Article III, Section 2, Clause 1:
The judicial Power shall extend to all Cases, in Law and Equity, arising under this Constitution, the Laws of the United States, and Treaties made, or which shall be made, under their Authority;—to all Cases affecting Ambassadors, other public Ministers and Consuls;—to all Cases of admiralty and maritime Jurisdiction; to Controversies to which the United States shall be a Party;—to Controversies between two or more States; between a State and Citizens of another State, between Citizens of different States,—between Citizens of the same State claiming Lands under Grants of different States, and between a State, or the Citizens thereof, and foreign States, Citizens or Subjects.

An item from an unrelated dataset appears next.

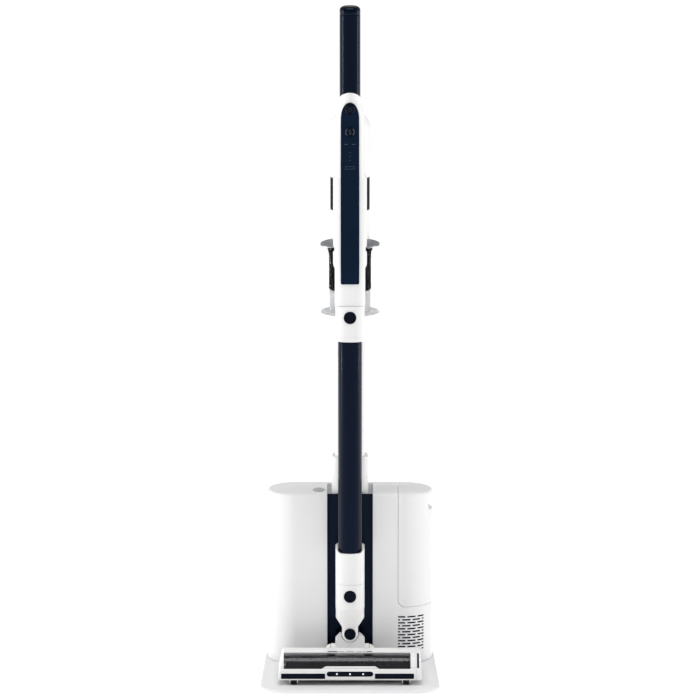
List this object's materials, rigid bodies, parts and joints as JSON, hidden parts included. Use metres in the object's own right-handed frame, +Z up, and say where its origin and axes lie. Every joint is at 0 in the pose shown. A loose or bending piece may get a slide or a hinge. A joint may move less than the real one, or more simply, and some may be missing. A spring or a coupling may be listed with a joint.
{
  "type": "cordless stick vacuum",
  "caption": "Cordless stick vacuum with a clear dust cup, standing in front of a self-emptying dock with a base plate.",
  "frame": {"origin": "under the middle of the dock's base plate, on the floor", "axes": "+X to the vacuum's right as seen from its front, +Y to the back, +Z up"},
  "size_m": [0.297, 0.285, 1.1175],
  "materials": {
    "shell_white": "white satin moulding",
    "base_pale": "pale fine-grained moulding",
    "strip_navy": "glossy dark navy",
    "panel_navy": "glossy dark navy",
    "panel_button": "black with a pale ring",
    "button_black": "black satin",
    "button_grey": "grey satin",
    "tube_black": "glossy black lacquer",
    "vent_dark": "dark moulded grille",
    "lid_grey": "metallic grey plastic",
    "clear_plastic": "clear plastic",
    "core_black": "black with fine mesh",
    "inner_grey": "light grey moulding",
    "window_smoke": "smoked clear plastic",
    "roller_brush": "dark pile",
    "light_black": "glossy black with small lamps",
    "rubber_dark": "soft matt black",
    "wheel_grey": "dark grey",
    "motor_metal": "drawn case",
    "pin_steel": "ground steel",
    "filter_cloth": "pleated filter medium",
    "bag_cloth": "white non-woven cloth",
    "card": "brown card"
  },
  "bodies": {
    "dock": {"base_plate": "base_pale", "foot_1": "rubber_dark", "foot_2": "rubber_dark", "foot_3": "rubber_dark", "foot_4": "rubber_dark", "station_shell": "shell_white", "door_seal": "rubber_dark", "front_strip": "strip_navy", "rear_pole": "shell_white", "pole_socket": "shell_white", "port_seal": "rubber_dark", "charge_contacts": "button_black", "dust_duct": "inner_grey", "bag_collar": "card", "dust_bag": "bag_cloth", "dock_fan": "inner_grey", "exhaust_filter": "filter_cloth", "power_inlet": "button_black"},
    "door": {"side_door": "shell_white"},
    "dock_button": {"top_button": "button_grey"},
    "stick": {"wand_tube": "tube_black", "tube_collar": "shell_white", "neck_collar": "shell_white", "neck_base": "shell_white", "swivel_pin": "button_black", "front_spine": "shell_white", "control_panel": "panel_navy", "grip_tube": "tube_black", "grip_cap": "tube_black", "upper_housing": "shell_white", "lower_housing": "shell_white", "vent_left": "vent_dark", "vent_right": "vent_dark", "fan_motor": "motor_metal", "motor_filter": "filter_cloth", "battery_pack": "inner_grey"},
    "cup": {"cup_lid": "lid_grey", "dust_cup": "clear_plastic", "cup_base": "lid_grey", "cyclone_core": "core_black", "inner_cyclone": "inner_grey"},
    "flap": {"emptying_flap": "rubber_dark"},
    "wand_key": {"wand_release": "button_black"},
    "neck_key": {"neck_release": "button_black"},
    "power_key": {"power_button": "panel_button"},
    "mode_key": {"mode_button": "panel_button"},
    "yoke": {"yoke": "shell_white"},
    "head": {"head_shell": "shell_white", "head_cap": "shell_white", "head_window": "window_smoke", "brush_motor": "motor_metal", "light_bar": "light_black", "bumper_left": "rubber_dark", "bumper_right": "rubber_dark", "hinge_pin": "pin_steel"},
    "roller": {"brush_roller": "roller_brush"},
    "front_wheel_left": {"wheel_1": "wheel_grey"},
    "front_wheel_right": {"wheel_2": "wheel_grey"},
    "rear_wheel_left": {"wheel_3": "wheel_grey"},
    "rear_wheel_right": {"wheel_4": "wheel_grey"}
  },
  "joints": [
    {"name": "lift_off", "type": "slide", "parent": "dock", "child": "stick", "axis": [0, 0, 1], "range_m": [0, 0.3]},
    {"name": "head_swivel", "type": "hinge", "parent": "stick", "child": "yoke", "pos_m": [0, -0.007, 0.07], "axis": [0, 1, 0], "range_deg": [-35, 35]},
    {"name": "head_pitch", "type": "hinge", "parent": "yoke", "child": "head", "pos_m": [0, -0.007, 0.038], "axis": [1, 0, 0], "range_deg": [0, 80]},
    {"name": "cup_slide", "type": "slide", "parent": "stick", "child": "cup", "axis": [0, 1, 0], "range_m": [0, 0.12]},
    {"name": "flap_hinge", "type": "hinge", "parent": "cup", "child": "flap", "pos_m": [0, 0.0652, 0.6008], "axis": [1, 0, 0], "range_deg": [0, 75], "stiffness_Nm_per_rad": 0.005, "springref_deg": -17.19},
    {"name": "door_hinge", "type": "hinge", "parent": "dock", "child": "door", "pos_m": [0.1375, 0.068, 0.1052], "axis": [0, 1, 0], "range_deg": [0, 35]},
    {"name": "dock_button_press", "type": "slide", "parent": "dock", "child": "dock_button", "axis": [0, 0, -1], "range_m": [0, 0.0015], "stiffness_N_per_m": 400, "springref_m": -0.0005},
    {"name": "wand_release_press", "type": "slide", "parent": "stick", "child": "wand_key", "axis": [0, 1, 0], "range_m": [0, 0.0012], "stiffness_N_per_m": 400, "springref_m": -0.0005},
    {"name": "neck_release_press", "type": "slide", "parent": "stick", "child": "neck_key", "axis": [0, 1, 0], "range_m": [0, 0.0012], "stiffness_N_per_m": 400, "springref_m": -0.0005},
    {"name": "power_press", "type": "slide", "parent": "stick", "child": "power_key", "axis": [0, 1, 0], "range_m": [0, 0.001], "stiffness_N_per_m": 400, "springref_m": -0.0005},
    {"name": "mode_press", "type": "slide", "parent": "stick", "child": "mode_key", "axis": [0, 1, 0], "range_m": [0, 0.001], "stiffness_N_per_m": 400, "springref_m": -0.0005},
    {"name": "roller_spin", "type": "hinge", "parent": "head", "child": "roller", "pos_m": [0, -0.086, 0.0295], "axis": [1, 0, 0], "continuous": true},
    {"name": "front_wheel_left_spin", "type": "hinge", "parent": "head", "child": "front_wheel_left", "pos_m": [-0.0925, -0.109, 0.0131], "axis": [1, 0, 0], "continuous": true},
    {"name": "front_wheel_right_spin", "type": "hinge", "parent": "head", "child": "front_wheel_right", "pos_m": [0.0925, -0.109, 0.0131], "axis": [1, 0, 0], "continuous": true},
    {"name": "rear_wheel_left_spin", "type": "hinge", "parent": "head", "child": "rear_wheel_left", "pos_m": [-0.07, -0.03, 0.0163], "axis": [1, 0, 0], "continuous": true},
    {"name": "rear_wheel_right_spin", "type": "hinge", "parent": "head", "child": "rear_wheel_right", "pos_m": [0.07, -0.03, 0.0163], "axis": [1, 0, 0], "continuous": true}
  ],
  "couplings": [
    {"joint": "head_pitch", "follows": "lift_off", "rad_per_m": 4.65},
    {"joint": "head_swivel", "follows": "lift_off", "rad_per_m": 2.03}
  ]
}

Overview of the Constitutional Avoidance Doctrine
United States Library of Congress, The Constitution of the United States of America: Analysis and Interpretation
The Constitutional Avoidance Doctrine is a set of rules the Supreme Court has developed over time that guide a federal court's disposition of cases that raise constitutional questions. Summarized by Justice Louis Brandeis in his concurring opinion in Ashwander v. Tennessee Valley Authority, the constitutional avoidance doctrine consists of seven rules generally known as: (1) the Rule Against Feigned or Collusive Lawsuits; (2) Ripeness; (3) Judicial Minimalism; (4) the Last Resort Rule; (5) Standing and Mootness; (6) Constitutional Estoppel; and (7) the Constitutional-Doubt Canon.1 Rules 1, 2, 5, and 6—the Rule Against Feigned or Collusive Lawsuits, Ripeness, Standing and Mootness, and Constitutional Estoppel—inform whether a federal court should hear a case that has met the minimum Article III case-or-controversy requirements for a federal court to have jurisdiction.2 As such, these four rules provide a further threshold that a case must clear for a federal court to hear it. By comparison, Rules 3, 4, and 7—Judicial Minimalism, the Last Resort Rule, and the Constitutional-Doubt Canon—address how a federal court should approach a constitutional question in a case before it.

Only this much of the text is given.